Kay Kendall is a long-time fan of historical novels and writes atmospheric mysteries that capture the spirit and turbulence of the sixties. She is a reformed PR executive who lives in Texas with her husband, three house rabbits, and spaniel Wills. Terribly allergic to her bunnies, she loves them anyway! Her book titles show she’s a Bob Dylan buff too. RAINY DAY WOMEN published on July 7–the second in her Austin Starr Mystery series. The audio-book will be out soon. 


The Long of It!

When I was a child I wanted my favorite books to go on forever – the longer the story the better. Short books were like eating one potato chip – tasty but not enough to satisfy. I wanted to get lost in a book and stay there for days. And I hated reading books piecemeal. Someone was always telling me to turn out the lights and go to sleep, put down the book and go play outside, or warning me that I was ruining my eyes with all that reading.
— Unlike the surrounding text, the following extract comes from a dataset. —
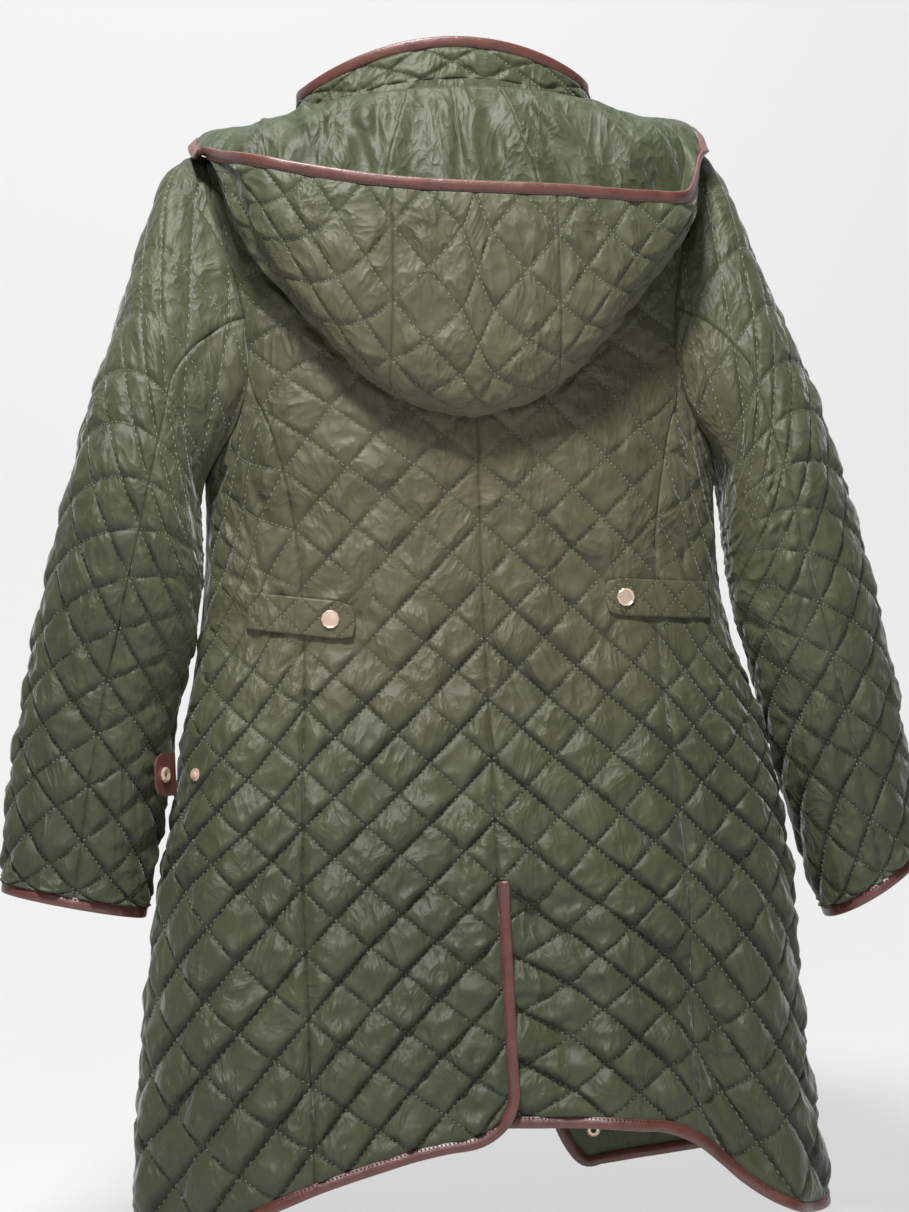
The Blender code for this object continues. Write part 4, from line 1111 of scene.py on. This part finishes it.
def nylon(name, light, dark, lined):
    """Glossy woven nylon: a fine weave, sharp wrinkles, painted shade along its stitching and painted light
    over the middle of the back.
    """
    made, shader = paint(name, light, 0.40)
    shader.inputs["Sheen Weight"].default_value = 0.20
    shader.inputs["Sheen Roughness"].default_value = 0.35
    shader.inputs["Specular IOR Level"].default_value = 0.42
    place = node(made, "ShaderNodeTexCoord").outputs["Object"]
    broad = noise(made, place, 7.0, 2.0)
    fine = noise(made, place, 95.0, 4.0, 0.6)
    share = maths(made, "ADD", maths(made, "MULTIPLY", fine, 0.45), maths(made, "MULTIPLY", broad, 0.6))
    # Painted light: the base colour is tinted towards a pool of light in the middle of the back
    lit_colour = blend_colour(made, painted_light_share(made, place), light, PAINTED_LIGHT_TINT)
    colour = blend_colour(made, share, dark, lit_colour)
    # Painted shade: darken the colour along the stitching lines
    if lined:
        shaded_colour = tuple(PAINTED_SHADE_TONE * value for value in dark)
        colour = blend_colour(made, painted_stitch_shade(made, place), shaded_colour, colour)
    join(made, colour, shader.inputs["Base Color"])
    rough = maths(made, "ADD", maths(made, "MULTIPLY", fine, 0.24), 0.38)
    join(made, rough, shader.inputs["Roughness"])
    folds = node(made, "ShaderNodeTexNoise", {"noise_type": "RIDGED_MULTIFRACTAL"}, Scale=22.0,
                 Detail=3.0, Roughness=0.6, Offset=1.0, Gain=2.0, Distortion=0.4)
    join(made, place_maths(made, "MULTIPLY", place, (1.0, 1.0, 0.6))[0], folds.inputs["Vector"])
    wrinkle = noise(made, place, 160.0, 5.0, 0.62)
    weave = node(made, "ShaderNodeTexWave", {"bands_direction": "DIAGONAL"}, Scale=420.0,
                 Distortion=1.0, Detail=1.0)
    join(made, place, weave.inputs["Vector"])
    bumped(made, shader, ((folds.outputs["Fac"], 0.0022), (fine, 0.0005), (wrinkle, 0.0003),
                          (weave.outputs["Fac"], 0.00008)))
    return made


def leather():
    """Reddish-brown smooth leather with a fine grain and paler high places."""
    made, shader = paint("binding_leather_fine", (0.20, 0.055, 0.040), 0.42)
    shader.inputs["Specular IOR Level"].default_value = 0.7
    shader.inputs["Coat Weight"].default_value = 0.20
    shader.inputs["Coat Roughness"].default_value = 0.25
    place = node(made, "ShaderNodeTexCoord").outputs["Object"]
    grain = node(made, "ShaderNodeTexVoronoi", Scale=900.0)
    join(made, place, grain.inputs["Vector"])
    cloudy = noise(made, place, 60.0, 5.0, 0.6)
    colour = blend_colour(made, cloudy, LEATHER_LOW, LEATHER_HIGH)
    join(made, colour, shader.inputs["Base Color"])
    rough = maths(made, "ADD", maths(made, "MULTIPLY", cloudy, 0.25), 0.28)
    join(made, rough, shader.inputs["Roughness"])
    bumped(made, shader, ((cloudy, 0.0012), (grain.outputs["Distance"], 0.00012)))
    return made


def metal():
    """Pale rose-gold plated metal with faint handling marks."""
    made, shader = paint("snap_metal_fine", (0.90, 0.68, 0.54), 0.30, 0.6)
    place = node(made, "ShaderNodeTexCoord").outputs["Object"]
    marks = noise(made, place, 700.0, 4.0)
    rough = maths(made, "ADD", maths(made, "MULTIPLY", marks, 0.20), 0.24)
    join(made, rough, shader.inputs["Roughness"])
    bumped(made, shader, ((marks, 0.00006),))
    return made


def thread(name, colour):
    """Matt sewing thread."""
    made, shader = paint(name, colour, 0.75)
    place = node(made, "ShaderNodeTexCoord").outputs["Object"]
    twist = noise(made, place, 1500.0, 2.0)
    bumped(made, shader, ((twist, 0.0001),))
    return made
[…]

As I got older I read faster so I could get through more of the story without being interrupted. In college one of my favorites was Stephen King’s The Stand. The original hardback had 823 pages. I’ve read all the Tom Clancy books, lugging them through airports like fat infants straining my arm muscles.

I loved Carl Sagen’s Contact and Colleen McCullough’s The Thornbirds, but at just over 400 pages they were practically short stories compared to two of my later favorites: Larry McMurtry’s Lonesome Dove weighing in at 864 pages and a book that remains in my top ten – Antarctic Navigation by Elizabeth Arthur.
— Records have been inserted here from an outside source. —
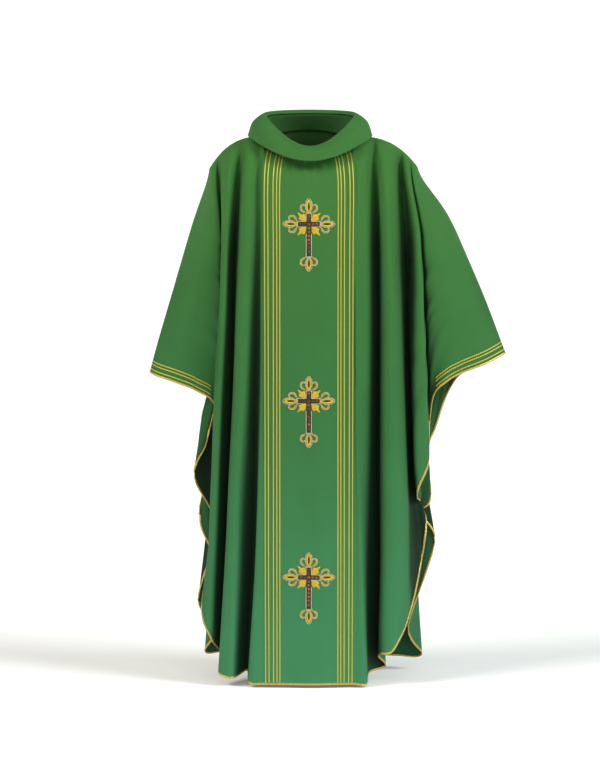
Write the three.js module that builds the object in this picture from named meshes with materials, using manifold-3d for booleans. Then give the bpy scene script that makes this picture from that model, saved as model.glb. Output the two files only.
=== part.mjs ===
// A chasuble: a wide sleeveless church vestment, shown as it hangs when worn.
// Millimetres, +Z up. -Y is the front. The origin is in the middle of the neck, at shoulder height.
import * as THREE from "three";
import { mergeVertices } from "three/addons/utils/BufferGeometryUtils.js";
import Module from "manifold-3d";

const wasm = await Module();
wasm.setup();

// Driving dimensions.
const CLOTH = 2; // thickness of the doubled-edge crepe cloth with its finish
const GAP = 0.4; // clearance between pieces that are sewn together
const TRIM = 0.5; // clearance where a piece is trimmed beside a fold
const SEAM = 2; // front and back cloths meet this far from the line between them, on either side
const PANEL_HALF = 108; // half the flat width of the centre panel, seam to seam
const SHOULDER_LEFT = 232; // neck centre to the end of the shoulder on each side
const SHOULDER_RIGHT = 256;
const SHOULDER_TOP = 11; // height of the shoulder line beside the neck
const SHOULDER_DROP = 71; // how far it falls to the end of the shoulder
const NECK_HALF = 95; // half width of the neckline
const NECK_FRONT = 86; // neckline to the origin, at the front and at the back
const NECK_BACK = 76;
const NECK_DIP = 49; // fall of the neckline at the front, and its rise at the back
const NECK_RISE = 9;
const ON_CLOTH = CLOTH / 2 + 0.8; // underside of what is sewn on the cloth, from the middle of the cloth
const PIPING_DEEP = 5; // gold edging on the whole outline
const PIPING_THICK = 1.4;
const FINEST = 0.01; // detail dropped from a trimmed piece
const BRAID_WIDE = 3.3; // narrow gold braid
const BRAID_THICK = 1;
const PANEL_BRAIDS = [69, 76, 84, 95, 103]; // distance of each braid from the centre line
const SLEEVE_BRAIDS = [11, 22.5, 30]; // distance of each braid from the sleeve edge
const SLEEVE_COLUMNS = 7; // columns of the cloth that a sleeve braid crosses
const CURVED_ROWS = 4; // rows of the cloth over the curved chest and back
const CROSS_HEIGHTS = [-182, -605, -1028]; // height of the crossing of each embroidered cross
const CHEST = -260; // levels at which the folds are set
const WAIST = -600;
const THIGH = -950;

const group = new THREE.Group();
const GREEN = { color: 0x3f8a4e, roughness: 0.85, metalness: 0 };
const GOLD = { color: 0xc9a22e, roughness: 0.45, metalness: 0.6 };
const SILVER = { color: 0xb8a9a0, roughness: 0.45, metalness: 0.5 };
const RED = { color: 0xb3261e, roughness: 0.2, metalness: 0 };

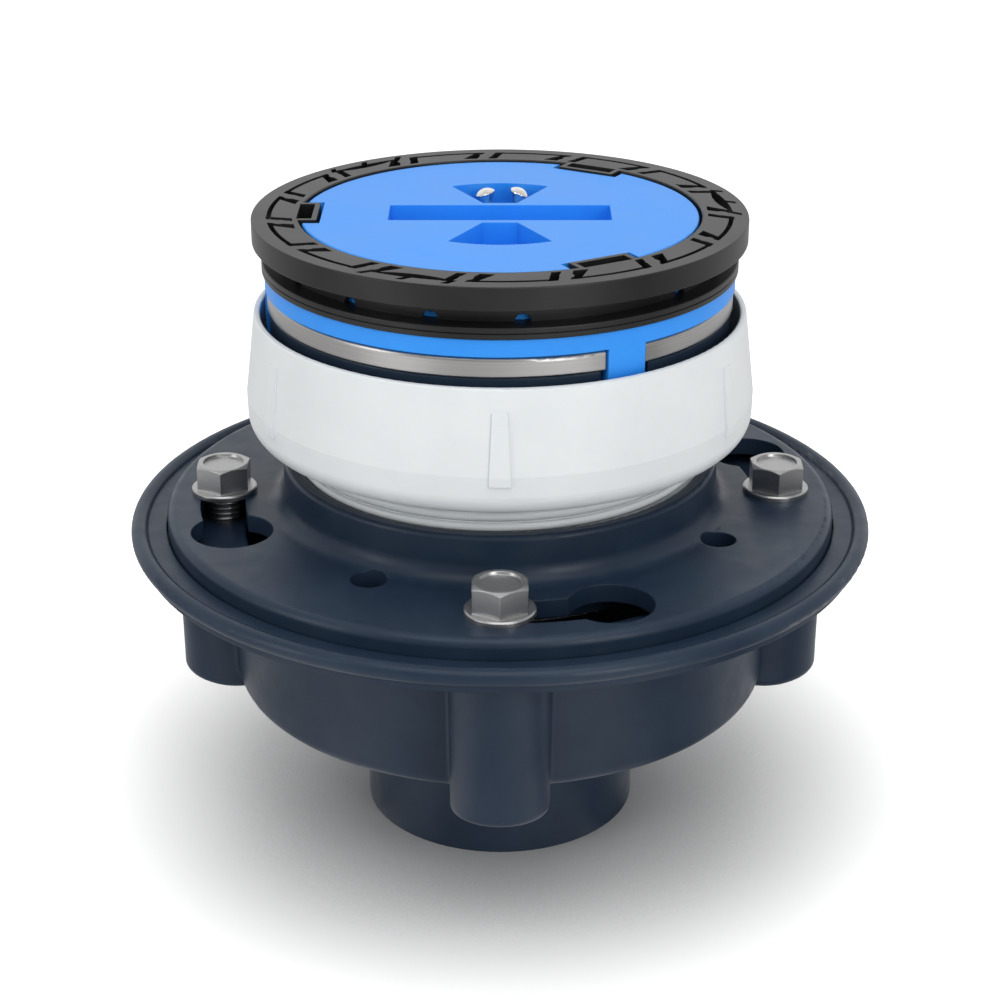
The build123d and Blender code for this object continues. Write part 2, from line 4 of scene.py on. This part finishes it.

This 798 page book fascinated me. The heroine, Morgan Lamont, had been obsessed with Robert Scott’s 1910 Antarctic Expedition from childhood. The author takes us through Morgan’s early days and her quest to visit the South Pole and retrace Scott’s footsteps. By the time you finish the book, you feel like you’ve made that icy journey with Morgan. It’s not a book that will appeal to everyone. Elizabeth Arthur has been to the South Pole and she uses her knowledge of that remote locale. She makes the South Pole and its harsh weather a major “character” in the book. The plot is dependent on the place as much as Morgan’s need to achieve something Robert Scott did not.

From a recent discussion on the DorothyL internet group, I’ve read with great interest reader opinions on “long” vs. “short” novels. Many seemed to find places in long novels that “sag” or move forward only sluggishly. I confess that with some of Tom Clancy’s descriptions of the inner workings of ships and subs, I only half absorbed the paragraphs the first time through (yes, I’m one of those people who read books over and over.) But Clancy’s books have great plots and more often than not, the technical information he conveys lends depth and atmosphere to his thrillers.
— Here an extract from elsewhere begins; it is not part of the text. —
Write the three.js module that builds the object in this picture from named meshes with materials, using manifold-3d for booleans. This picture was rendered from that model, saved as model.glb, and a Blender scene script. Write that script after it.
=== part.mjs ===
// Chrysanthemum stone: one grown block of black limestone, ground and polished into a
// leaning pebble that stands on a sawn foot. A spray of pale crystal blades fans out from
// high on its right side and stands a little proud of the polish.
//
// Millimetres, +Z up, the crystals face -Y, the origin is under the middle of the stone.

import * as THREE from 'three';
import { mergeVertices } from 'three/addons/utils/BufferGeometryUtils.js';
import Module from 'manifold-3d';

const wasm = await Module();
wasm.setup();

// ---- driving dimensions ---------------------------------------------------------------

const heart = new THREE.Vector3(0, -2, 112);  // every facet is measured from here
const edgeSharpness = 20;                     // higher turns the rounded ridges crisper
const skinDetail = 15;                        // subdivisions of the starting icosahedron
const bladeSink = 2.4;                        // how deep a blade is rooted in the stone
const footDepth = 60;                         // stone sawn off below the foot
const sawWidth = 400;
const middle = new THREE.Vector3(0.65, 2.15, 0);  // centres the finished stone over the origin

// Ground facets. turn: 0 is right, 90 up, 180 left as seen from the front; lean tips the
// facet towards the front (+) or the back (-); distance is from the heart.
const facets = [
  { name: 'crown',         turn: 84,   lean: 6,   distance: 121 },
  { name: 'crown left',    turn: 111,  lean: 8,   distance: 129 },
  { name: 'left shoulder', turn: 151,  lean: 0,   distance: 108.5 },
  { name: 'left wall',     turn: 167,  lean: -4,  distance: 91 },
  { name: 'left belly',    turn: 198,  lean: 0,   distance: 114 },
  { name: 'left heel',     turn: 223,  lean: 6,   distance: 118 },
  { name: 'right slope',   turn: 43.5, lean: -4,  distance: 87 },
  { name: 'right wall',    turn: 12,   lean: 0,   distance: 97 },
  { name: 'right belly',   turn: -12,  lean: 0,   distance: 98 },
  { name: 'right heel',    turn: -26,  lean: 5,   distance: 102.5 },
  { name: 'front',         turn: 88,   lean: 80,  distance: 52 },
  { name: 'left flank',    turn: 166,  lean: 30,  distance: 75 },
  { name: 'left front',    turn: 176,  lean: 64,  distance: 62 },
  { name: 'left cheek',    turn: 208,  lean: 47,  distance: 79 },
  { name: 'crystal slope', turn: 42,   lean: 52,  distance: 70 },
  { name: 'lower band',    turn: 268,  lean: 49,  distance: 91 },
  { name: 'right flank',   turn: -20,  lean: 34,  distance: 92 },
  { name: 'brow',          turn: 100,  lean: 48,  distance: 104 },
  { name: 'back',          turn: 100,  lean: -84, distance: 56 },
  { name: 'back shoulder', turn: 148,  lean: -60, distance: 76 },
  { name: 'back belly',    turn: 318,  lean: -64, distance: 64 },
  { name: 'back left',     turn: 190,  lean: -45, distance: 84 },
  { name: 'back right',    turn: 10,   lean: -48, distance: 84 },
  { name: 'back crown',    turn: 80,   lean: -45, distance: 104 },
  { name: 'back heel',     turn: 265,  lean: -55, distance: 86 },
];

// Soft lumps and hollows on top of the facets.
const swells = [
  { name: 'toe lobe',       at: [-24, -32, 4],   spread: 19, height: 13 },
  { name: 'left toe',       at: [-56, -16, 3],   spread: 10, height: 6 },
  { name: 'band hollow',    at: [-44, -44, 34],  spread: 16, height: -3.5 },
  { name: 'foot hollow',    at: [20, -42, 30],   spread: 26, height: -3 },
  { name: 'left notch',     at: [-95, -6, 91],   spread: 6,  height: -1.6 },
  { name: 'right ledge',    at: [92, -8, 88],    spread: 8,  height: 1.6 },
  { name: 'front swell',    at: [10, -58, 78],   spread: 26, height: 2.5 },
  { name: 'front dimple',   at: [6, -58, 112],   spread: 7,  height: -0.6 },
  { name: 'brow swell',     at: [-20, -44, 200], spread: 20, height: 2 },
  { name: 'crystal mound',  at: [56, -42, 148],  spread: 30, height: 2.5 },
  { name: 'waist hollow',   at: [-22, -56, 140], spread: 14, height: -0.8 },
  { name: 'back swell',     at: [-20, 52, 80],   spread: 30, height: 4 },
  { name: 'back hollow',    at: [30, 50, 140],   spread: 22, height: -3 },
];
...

I’m a fan of Nelson DeMille’s books. I just finished his newest, The Gate House. DeMille is great at creating interesting tough-guy characters and exciting plots based on real events. Sometimes the backstory runs a little longer than suits my taste, but as with Clancy’s books, I know the payoff will be well worth the slow bits. My favorite DeMille book remains the first one I ever read, The Charm School – a book I picked up in a hurry in an airport bookstore. A mere 544 pages long, it’s a true page-turner with a Cold-War plot. American MIA pilots from the Vietnam War have been taken to Russia and installed as unwilling teachers in a KGB “Charm School” for Russian agents. Two U.S. diplomats find out about the school and the game is on.

Short books are wonderful and fun – but for books you can literally lose yourself inside, give a longer book a chance.